Today, we read that Hamas, Fatah may be "moving closer to deal on implicitly recognizing Israel", yet many such false alarms have graced the pages of the mainstream press in the past. If we are correct in our analysis, Hamas will either back away from such a deal, or more severe fighting between Hamas and Fatah supporters (with the help of Israel's U.S.-made guns) will sink the initiative before it gets started.

Hamas, a creation of Israel, regularly talks of "serving the interests of the Palestinian people", yet appears unable, or unwilling, to understand that its refusal to recognise Israel's right to exist is tantamount to supporting Israel's continued persecution of innocent Palestininans.

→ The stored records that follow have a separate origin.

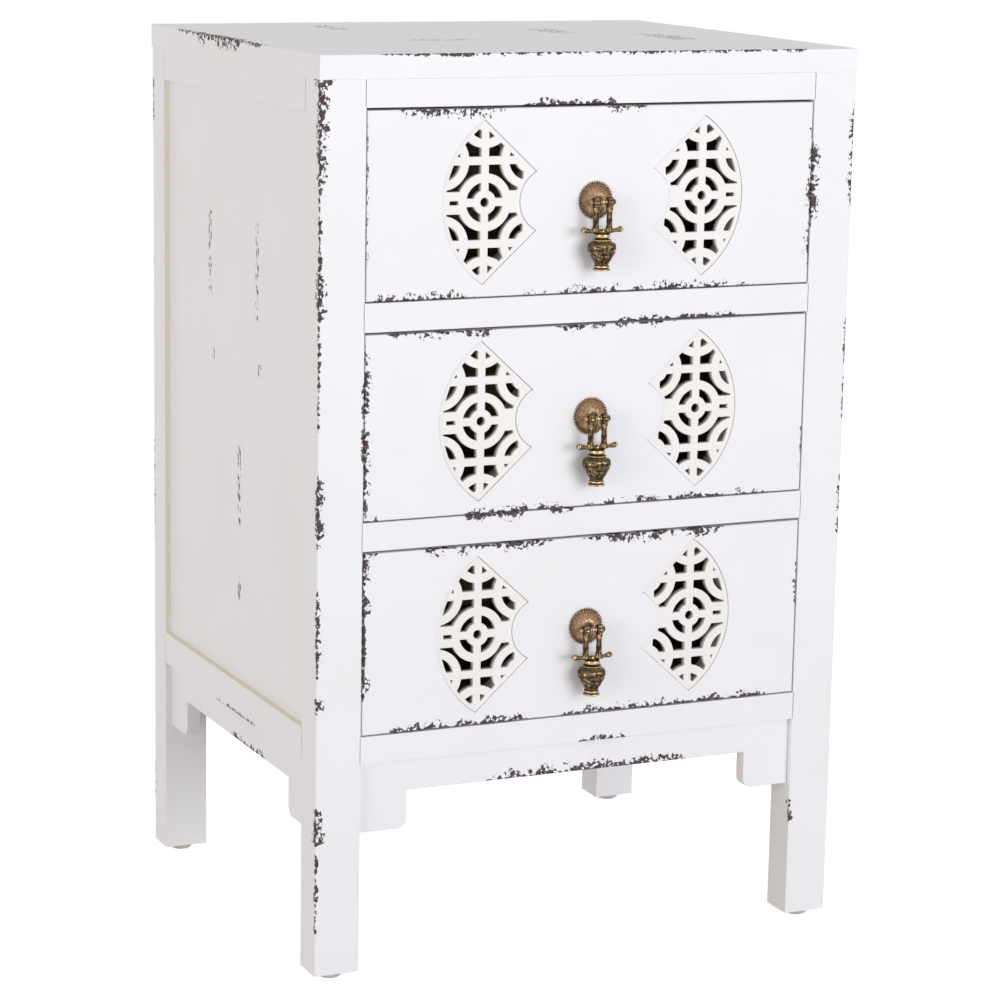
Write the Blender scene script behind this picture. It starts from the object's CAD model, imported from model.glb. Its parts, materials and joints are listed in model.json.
import json
import math
import bmesh
import bpy
from mathutils import Matrix, Vector, noise


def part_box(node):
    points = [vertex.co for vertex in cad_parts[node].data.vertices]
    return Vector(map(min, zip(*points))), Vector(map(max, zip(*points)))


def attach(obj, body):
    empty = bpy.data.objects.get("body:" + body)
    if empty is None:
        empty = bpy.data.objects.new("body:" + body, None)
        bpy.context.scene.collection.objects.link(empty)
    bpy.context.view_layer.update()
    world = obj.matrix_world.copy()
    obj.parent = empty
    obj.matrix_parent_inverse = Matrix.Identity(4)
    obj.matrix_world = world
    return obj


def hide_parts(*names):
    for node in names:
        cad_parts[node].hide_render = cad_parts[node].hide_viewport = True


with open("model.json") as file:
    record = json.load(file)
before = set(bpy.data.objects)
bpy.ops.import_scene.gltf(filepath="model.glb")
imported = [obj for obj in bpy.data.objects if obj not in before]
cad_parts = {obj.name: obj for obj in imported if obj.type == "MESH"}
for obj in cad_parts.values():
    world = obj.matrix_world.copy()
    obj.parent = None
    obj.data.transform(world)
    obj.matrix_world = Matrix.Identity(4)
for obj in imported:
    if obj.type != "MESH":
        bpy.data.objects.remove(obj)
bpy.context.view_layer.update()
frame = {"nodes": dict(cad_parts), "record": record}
levels = ["upper", "middle", "lower"]

# camera, fitted to the corners of the cabinet in the photograph
cameraSetup = {
    "place": (-1.020, -2.231, 0.807),
    "azimuth": -24.707,
    "elevation": 11.523,
    "roll": 1.033,
    "focalLength": 117.3,
    "sensorWidth": 36.0,
}


def makeCamera(setup):
    data = bpy.data.cameras.new("photoCamera")
    data.lens = setup["focalLength"]
    data.sensor_width = setup["sensorWidth"]
    data.clip_start, data.clip_end = 0.05, 50
    cam = bpy.data.objects.new("photoCamera", data)
    cam.matrix_world = (Matrix.Translation(setup["place"])
                        @ Matrix.Rotation(math.radians(setup["azimuth"]), 4, "Z")
                        @ Matrix.Rotation(math.radians(90 - setup["elevation"]), 4, "X")
                        @ Matrix.Rotation(math.radians(setup["roll"]), 4, "Z"))
    bpy.context.scene.collection.objects.link(cam)
    bpy.context.scene.camera = cam


makeCamera(cameraSetup)
print("camera made")


# small helpers for meshes

def finishMesh(bm, name, material, smoothAngle=35, flatFaces=True):
    mesh = bpy.data.meshes.new(name)
    bm.to_mesh(mesh)
    bm.free()
    mesh.materials.append(material)
    obj = bpy.data.objects.new(name, mesh)
    bpy.context.scene.collection.objects.link(obj)
    for face in mesh.polygons:
        face.use_smooth = True
    mesh.set_sharp_from_angle(angle=math.radians(smoothAngle))
    if flatFaces:
        # large faces keep their own normal, so that only the eased edges between them look round
        even = obj.modifiers.new("evenNormals", "WEIGHTED_NORMAL")
        even.keep_sharp, even.weight = True, 100
    return obj


def softenEdges(bm, edges, width, segments=2):
    bmesh.ops.bevel(bm, geom=edges, offset=width, offset_type="OFFSET", segments=segments,
                    profile=0.5, affect="EDGES", material=-1, clamp_overlap=True)


def sharpEdges(bm, angle=60):
    return [e for e in bm.edges if len(e.link_faces) == 2 and e.calc_face_angle(0) > math.radians(angle)]


def pinned(point, low, high, pins):
    # true where a point lies on the sides named, such as "-x+z" for the left side and the top
    for sign, axis in zip(pins[::2], pins[1::2]):
        side = low if sign == "-" else high
        if abs(point["xyz".index(axis)] - side["xyz".index(axis)]) > 1e-6:
            return False
    return True


def boardMesh(low, high, small, big=0.0, bigPins=(), along="xyz"):
    # a board whose edges along the given axes are eased, the ones named in bigPins more than the rest
    low, high = Vector(low), Vector(high)
    bm = bmesh.new()
    size = high - low
    place = Matrix.Translation((low + high) / 2) @ Matrix.Diagonal((size.x, size.y, size.z, 1.0))
    bmesh.ops.create_cube(bm, size=1.0, matrix=place)
    chosen = [e for e in bm.edges if any(all(pinned(v.co, low, high, p) for v in e.verts) for p in bigPins)]
    if chosen:
        softenEdges(bm, chosen, big, 4)
    axes = ["xyz".index(letter) for letter in along]
    rest = [e for e in sharpEdges(bm) if any(abs(e.verts[0].co[k] - e.verts[1].co[k]) > 0.005 for k in axes)]
    softenEdges(bm, rest, small)
    return bm


def nodeCopy(nodeName):
    # a merged copy of a CAD node's mesh, with its flat faces whole again
    bm = bmesh.new()
    bm.from_mesh(frame["nodes"][nodeName].data)
    bmesh.ops.remove_doubles(bm, verts=bm.verts, dist=1e-6)
    bmesh.ops.dissolve_limit(bm, angle_limit=math.radians(0.5), verts=bm.verts, edges=bm.edges)
    return bm


def softCopy(nodeName, width, segments=1):
    bm = nodeCopy(nodeName)
    softenEdges(bm, sharpEdges(bm), width, segments)
    return bm


def standFor(obj, body, slotName, *nodes):
    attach(obj, body)
    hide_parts(*nodes)


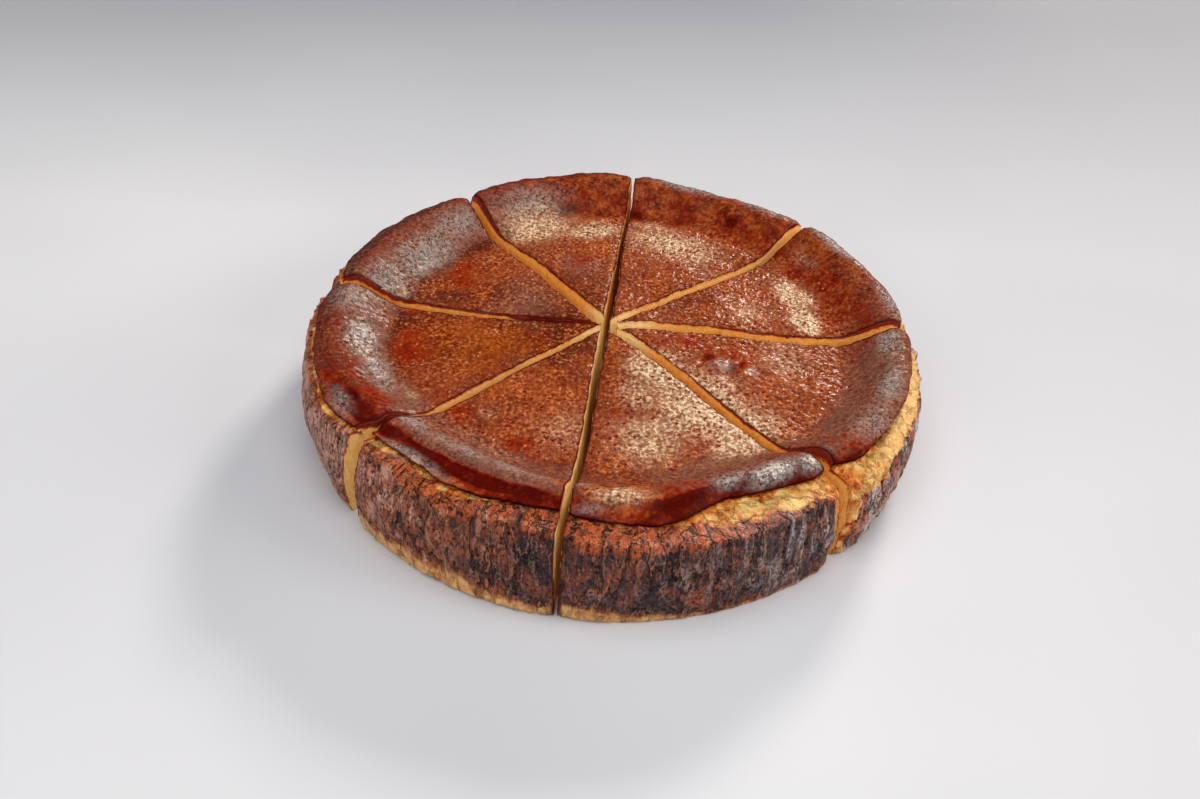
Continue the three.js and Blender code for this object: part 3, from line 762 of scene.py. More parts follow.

Like Iraq, Palestine appears at present to be perched on the precipice of 'civil war'. As we have commented about the Iraq war, it is supassingly strange that, all things being equal, an indigenous group of people, when confronted with a very clear external enemy, would ultimately resort to attacking and killing each other rather than focusing their energies on their enemy. The mystery is to a large extent dispelled when we realise that one of the central tenets of counter-insurgency strategies as perfected by American, British and Israeli intelligence agencies, is to uncover and provoke divisons within the insurgency groups that rise up in response to an invasion or occupation of their country. Other aspects of such covert operations include the infiltration and co-opting of one, or many, of the various groups.

While it is quite clear that Israel has known for a long time that it must continue to create its enemies in order to successfully pursue its racist agenda, we are left wondering just how much of a truly Palestinian organisation Hamas really is, and to what extent it may have been internally co-opted to serve Israel's push towards a final solution for its "Palestinian problem".